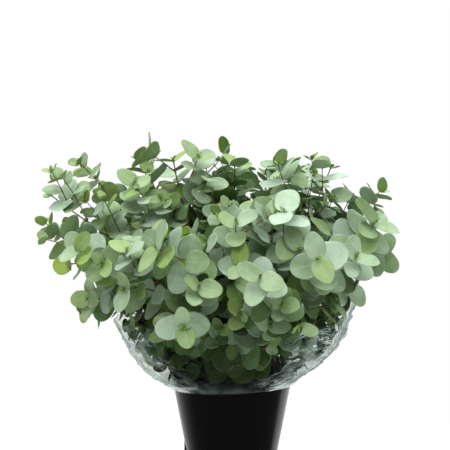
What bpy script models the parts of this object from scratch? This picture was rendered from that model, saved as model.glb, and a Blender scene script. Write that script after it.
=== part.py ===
"""A florist's bucket of silver dollar eucalyptus: leafy stems standing in water, with a clear film sleeve.

+Z is up, the front is -Y, and the origin is the centre of the bucket's base. Lengths are in metres.
"""

import math
import random

import bmesh
import bpy
from mathutils import Matrix, Vector
from mathutils.bvhtree import BVHTree

MM = 0.001
FLAT_ANGLE = math.radians(0.05)

# The bucket, a tapered plastic pail
BUCKET_HEIGHT = 0.280
BUCKET_BASE_RADIUS = 0.0555
BUCKET_FLARE = 0.191
BUCKET_WALL = 2.2 * MM
BUCKET_FLOOR = 3.0 * MM
RIM_HEIGHT = 9.0 * MM
RIM_OUT = 4.0 * MM
RIM_LIP = 3.0 * MM
BUCKET_SIDES = 32
FIN_AZIMUTHS = (180.0, 300.0, 60.0)
FIN_TOP = 0.156
FIN_BOTTOM = 0.104
FIN_RADIUS = 0.0855
FIN_THICKNESS = 3.0 * MM
SMOOTH_ANGLE = math.radians(35)

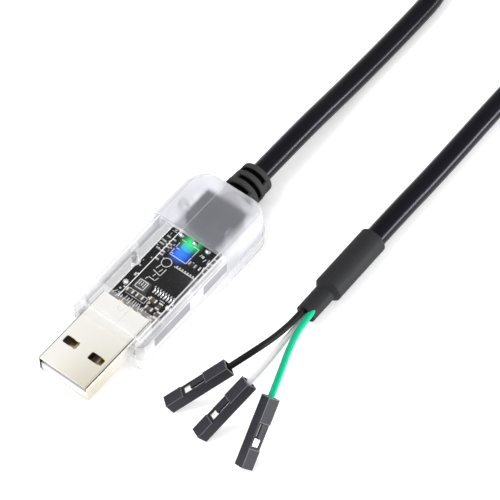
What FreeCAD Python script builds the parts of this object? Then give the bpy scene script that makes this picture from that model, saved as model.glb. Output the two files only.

● **SET EXERCISE**:
Among the entries above, how many lines hold the string "this"? Give the number by itself.

● **WRITTEN RESPONSE**:
2